22. Développer des stratégies et des initiatives communes visant à améliorer l’efficacité du dialogue social européen, y compris par le biais d’une meilleure mise en œuvre et d’une meilleure évaluation des textes acceptés et en augmentant les capacités au niveau national selon les besoins ; développer des politiques, via les comités permanents de la FSESP, pouvant être introduites dans le dialogue social sectoriel et coordonner ceci efficacement à travers les secteurs, selon les besoins ; s’accorder sur les secteurs stratégiques à cibler dans le cadre d’un dialogue social européen et augmenter les ressources disponibles pour soutenir ce dialogue social.
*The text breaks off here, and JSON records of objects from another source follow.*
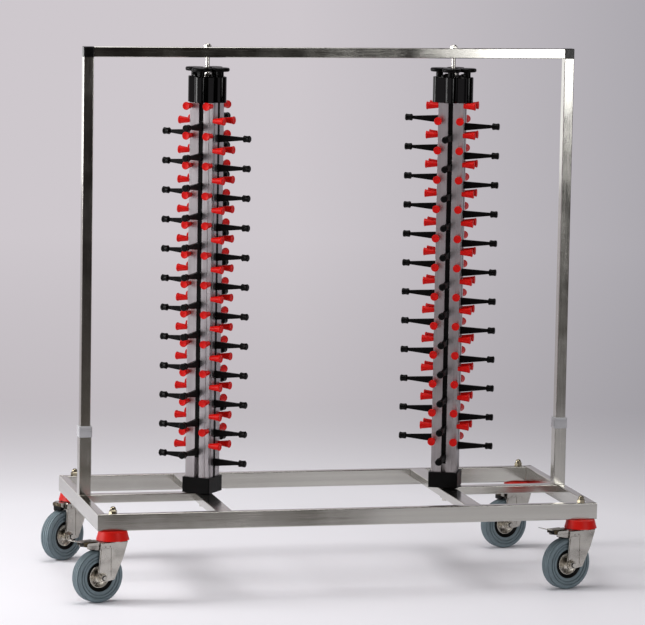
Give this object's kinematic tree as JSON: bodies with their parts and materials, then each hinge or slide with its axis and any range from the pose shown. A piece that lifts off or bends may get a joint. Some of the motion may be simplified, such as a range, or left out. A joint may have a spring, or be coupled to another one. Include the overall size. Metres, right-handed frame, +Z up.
{
  "type": "mobile plate rack",
  "caption": "Wheeled rack with turning columns of height-adjustable arms and pegs under a tubular arch, on a rectangular base frame with swivel casters.",
  "frame": {"origin": "on the floor, under the middle of the box round the rack as it stands", "axes": "+X to the right along the rack's length, -Y to its front, +Z up"},
  "size_m": [1.3076, 0.6401, 1.3038],
  "materials": {
    "stainless": "brushed stainless tube, grain along its length",
    "polished": "bright steel bolts, studs and dome nuts",
    "zinc": "plated pressed steel, slightly mottled",
    "aluminium": "satin anodised extrusion, streaked along its length",
    "black_gloss": "glossy black moulding",
    "black_matte": "matte black moulding",
    "red_plastic": "semi-gloss red moulding",
    "red_skirt": "satin red moulding",
    "white_plastic": "white moulding",
    "tyre": "blue-grey rubber, slightly dusty",
    "rim": "black rim",
    "hub": "plated steel discs"
  },
  "bodies": {
    "base": {"front_rail": "stainless", "rear_rail": "stainless", "left_end_rail": "stainless", "right_end_rail": "stainless", "cross_members": "stainless", "centre_stubs": "stainless", "post_sockets": "stainless", "post_collars": "white_plastic", "left_post": "stainless", "right_post": "stainless", "top_rail": "stainless", "corner_connectors": "black_matte", "caster_mounts": "polished", "caster_skirts": "red_skirt", "pivot_bolts": "polished", "pivot_studs": "polished"},
    "left_column": {"left_column_profile": "aluminium", "left_base_block": "black_matte", "left_head": "black_gloss", "left_pegs": "red_plastic"},
    "left_front_arms": {"left_front_arm_rail": "black_matte"},
    "left_front_lift": {"left_front_knob": "black_gloss"},
    "left_right_arms": {"left_right_arm_rail": "black_matte"},
    "left_right_lift": {"left_right_knob": "black_gloss"},
    "left_back_arms": {"left_back_arm_rail": "black_matte"},
    "left_back_lift": {"left_back_knob": "black_gloss"},
    "left_left_arms": {"left_left_arm_rail": "black_matte"},
    "left_left_lift": {"left_left_knob": "black_gloss"},
    "right_column": {"right_column_profile": "aluminium", "right_base_block": "black_matte", "right_head": "black_gloss", "right_pegs": "red_plastic"},
    "right_front_arms": {"right_front_arm_rail": "black_matte"},
    "right_front_lift": {"right_front_knob": "black_gloss"},
    "right_right_arms": {"right_right_arm_rail": "black_matte"},
    "right_right_lift": {"right_right_knob": "black_gloss"},
    "right_back_arms": {"right_back_arm_rail": "black_matte"},
    "right_back_lift": {"right_back_knob": "black_gloss"},
    "right_left_arms": {"right_left_arm_rail": "black_matte"},
    "right_left_lift": {"right_left_knob": "black_gloss"},
    "front_left_swivel": {"front_left_fork": "zinc"},
    "front_left_wheel": {"front_left_tyre": "tyre", "front_left_rim": "rim", "front_left_hub": "hub"},
    "front_left_pedal": {"front_left_brake_pedal": "zinc"},
    "front_right_swivel": {"front_right_fork": "zinc"},
    "front_right_wheel": {"front_right_tyre": "tyre", "front_right_rim": "rim", "front_right_hub": "hub"},
    "front_right_pedal": {"front_right_brake_pedal": "zinc"},
    "rear_left_swivel": {"rear_left_fork": "zinc"},
    "rear_left_wheel": {"rear_left_tyre": "tyre", "rear_left_rim": "rim", "rear_left_hub": "hub"},
    "rear_right_swivel": {"rear_right_fork": "zinc"},
    "rear_right_wheel": {"rear_right_tyre": "tyre", "rear_right_rim": "rim", "rear_right_hub": "hub"}
  },
  "joints": [
    {"name": "left_column_turn", "type": "hinge", "parent": "base", "child": "left_column", "pos_m": [-0.27024, 0.0056, 0.2098], "axis": [0, 0, 1], "continuous": true},
    {"name": "left_front_arms_slide", "type": "slide", "parent": "left_column", "child": "left_front_arms", "axis": [0, 0, 1], "range_m": [-0.003, 0.027]},
    {"name": "left_front_knob_turn", "type": "hinge", "parent": "left_column", "child": "left_front_lift", "pos_m": [-0.29093, -0.02138, 1.2258], "axis": [0, 0, 1], "range_deg": [-54.5, 486.5]},
    {"name": "left_right_arms_slide", "type": "slide", "parent": "left_column", "child": "left_right_arms", "axis": [0, 0, 1], "range_m": [-0.0115, 0.0185]},
    {"name": "left_right_knob_turn", "type": "hinge", "parent": "left_column", "child": "left_right_lift", "pos_m": [-0.24326, -0.0151, 1.2258], "axis": [0, 0, 1], "range_deg": [-207.5, 333.5]},
    {"name": "left_back_arms_slide", "type": "slide", "parent": "left_column", "child": "left_back_arms", "axis": [0, 0, 1], "range_m": [-0.021, 0.009]},
    {"name": "left_back_knob_turn", "type": "hinge", "parent": "left_column", "child": "left_back_lift", "pos_m": [-0.24954, 0.03257, 1.2258], "axis": [0, 0, 1], "range_deg": [-378.5, 162.5]},
    {"name": "left_left_arms_slide", "type": "slide", "parent": "left_column", "child": "left_left_arms", "axis": [0, 0, 1], "range_m": [-0.022, 0.008]},
    {"name": "left_left_knob_turn", "type": "hinge", "parent": "left_column", "child": "left_left_lift", "pos_m": [-0.29721, 0.02629, 1.2258], "axis": [0, 0, 1], "range_deg": [-396.5, 144.5]},
    {"name": "right_column_turn", "type": "hinge", "parent": "base", "child": "right_column", "pos_m": [0.34476, 0.0056, 0.2098], "axis": [0, 0, 1], "continuous": true},
    {"name": "right_front_arms_slide", "type": "slide", "parent": "right_column", "child": "right_front_arms", "axis": [0, 0, 1], "range_m": [-0.0115, 0.0185]},
    {"name": "right_front_knob_turn", "type": "hinge", "parent": "right_column", "child": "right_front_lift", "pos_m": [0.33121, -0.02558, 1.2258], "axis": [0, 0, 1], "range_deg": [-207.5, 333.5]},
    {"name": "right_right_arms_slide", "type": "slide", "parent": "right_column", "child": "right_right_arms", "axis": [0, 0, 1], "range_m": [-0.0035, 0.0265]},
    {"name": "right_right_knob_turn", "type": "hinge", "parent": "right_column", "child": "right_right_lift", "pos_m": [0.37594, -0.00796, 1.2258], "axis": [0, 0, 1], "range_deg": [-63.5, 477.5]},
    {"name": "right_back_arms_slide", "type": "slide", "parent": "right_column", "child": "right_back_arms", "axis": [0, 0, 1], "range_m": [-0.015, 0.015]},
    {"name": "right_back_knob_turn", "type": "hinge", "parent": "right_column", "child": "right_back_lift", "pos_m": [0.35832, 0.03678, 1.2258], "axis": [0, 0, 1], "range_deg": [-270.5, 270.5]},
    {"name": "right_left_arms_slide", "type": "slide", "parent": "right_column", "child": "right_left_arms", "axis": [0, 0, 1], "range_m": [-0.021, 0.009]},
    {"name": "right_left_knob_turn", "type": "hinge", "parent": "right_column", "child": "right_left_lift", "pos_m": [0.31359, 0.01915, 1.2258], "axis": [0, 0, 1], "range_deg": [-378.5, 162.5]},
    {"name": "front_left_swivel_turn", "type": "hinge", "parent": "base", "child": "front_left_swivel", "pos_m": [-0.53973, -0.2694, 0.142], "axis": [0, 0, 1], "continuous": true},
    {"name": "front_left_wheel_spin", "type": "hinge", "parent": "front_left_swivel", "child": "front_left_wheel", "pos_m": [-0.57814, -0.28376, 0.0625], "axis": [0.3502, -0.9367, 0], "continuous": true},
    {"name": "front_left_pedal_press", "type": "hinge", "parent": "front_left_swivel", "child": "front_left_pedal", "pos_m": [-0.57908, -0.28411, 0.134], "axis": [0.3502, -0.9367, 0], "range_deg": [0, 9]},
    {"name": "front_right_swivel_turn", "type": "hinge", "parent": "base", "child": "front_right_swivel", "pos_m": [0.61426, -0.2694, 0.142], "axis": [0, 0, 1], "continuous": true},
    {"name": "front_right_wheel_spin", "type": "hinge", "parent": "front_right_swivel", "child": "front_right_wheel", "pos_m": [0.57527, -0.28207, 0.0625], "axis": [0.309, -0.9511, 0], "continuous": true},
    {"name": "front_right_pedal_press", "type": "hinge", "parent": "front_right_swivel", "child": "front_right_pedal", "pos_m": [0.57432, -0.28238, 0.134], "axis": [0.309, -0.9511, 0], "range_deg": [0, 9]},
    {"name": "rear_left_swivel_turn", "type": "hinge", "parent": "base", "child": "rear_left_swivel", "pos_m": [-0.53973, 0.2806, 0.142], "axis": [0, 0, 1], "continuous": true},
    {"name": "rear_left_wheel_spin", "type": "hinge", "parent": "rear_left_swivel", "child": "rear_left_wheel", "pos_m": [-0.57352, 0.25737, 0.0625], "axis": [0.5664, -0.8241, 0], "continuous": true},
    {"name": "rear_right_swivel_turn", "type": "hinge", "parent": "base", "child": "rear_right_swivel", "pos_m": [0.61426, 0.2806, 0.142], "axis": [0, 0, 1], "continuous": true},
    {"name": "rear_right_wheel_spin", "type": "hinge", "parent": "rear_right_swivel", "child": "rear_right_wheel", "pos_m": [0.57506, 0.26861, 0.0625], "axis": [0.2924, -0.9563, 0], "continuous": true}
  ],
  "couplings": [
    {"joint": "left_front_knob_turn", "follows": "left_front_arms_slide", "rad_per_m": 314.16},
    {"joint": "left_right_knob_turn", "follows": "left_right_arms_slide", "rad_per_m": 314.16},
    {"joint": "left_back_knob_turn", "follows": "left_back_arms_slide", "rad_per_m": 314.16},
    {"joint": "left_left_knob_turn", "follows": "left_left_arms_slide", "rad_per_m": 314.16},
    {"joint": "right_front_knob_turn", "follows": "right_front_arms_slide", "rad_per_m": 314.16},
    {"joint": "right_right_knob_turn", "follows": "right_right_arms_slide", "rad_per_m": 314.16},
    {"joint": "right_back_knob_turn", "follows": "right_back_arms_slide", "rad_per_m": 314.16},
    {"joint": "right_left_knob_turn", "follows": "right_left_arms_slide", "rad_per_m": 314.16}
  ]
}
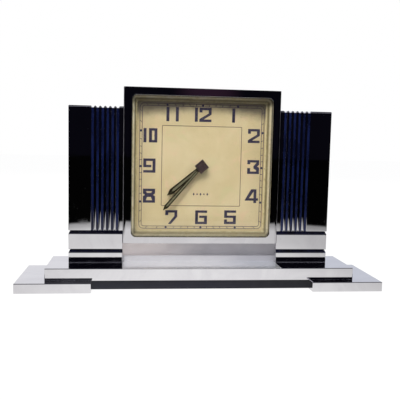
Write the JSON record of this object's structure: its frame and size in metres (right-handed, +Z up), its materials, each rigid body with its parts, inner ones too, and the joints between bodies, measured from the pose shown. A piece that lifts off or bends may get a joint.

Le FSESP envisagera la manière dont des exemples de bonne pratique (de dialogue social) peuvent aider les syndicats au sein de l’UE et au-delà.

23. Évaluer les résultats des dialogues sociaux sectoriels et examiner leur capacité à atteindre les objectifs fondamentaux de la FSESP ; évaluer l’utilisation des résultats du dialogue social au niveau national et les ressources qui lui sont allouées d’ici 2013.

24. Poursuivre la coordination de ses activités concernant les entreprises multinationales et viser les entreprises concernées avec les syndicats dans le but d’établir des Comités d’entreprise européens et de construire des réseaux syndicaux internationaux au sein de ces entreprises ; poursuivre le développement du réseau de coordinateurs des Comités d’entreprise européens, pour aider les syndicats dans le cadre de l’analyse de l’entreprise et du secteur, pour aider les syndicats et les CEE et pour développer les politiques de la FSESP portant sur les sujets liés au CEE ; répondre plus particulièrement aux tendances d’accords internationaux négociés, visant à établir le rôle de la Fédération et des syndicats, à tester et à réévaluer les procédures de négociation.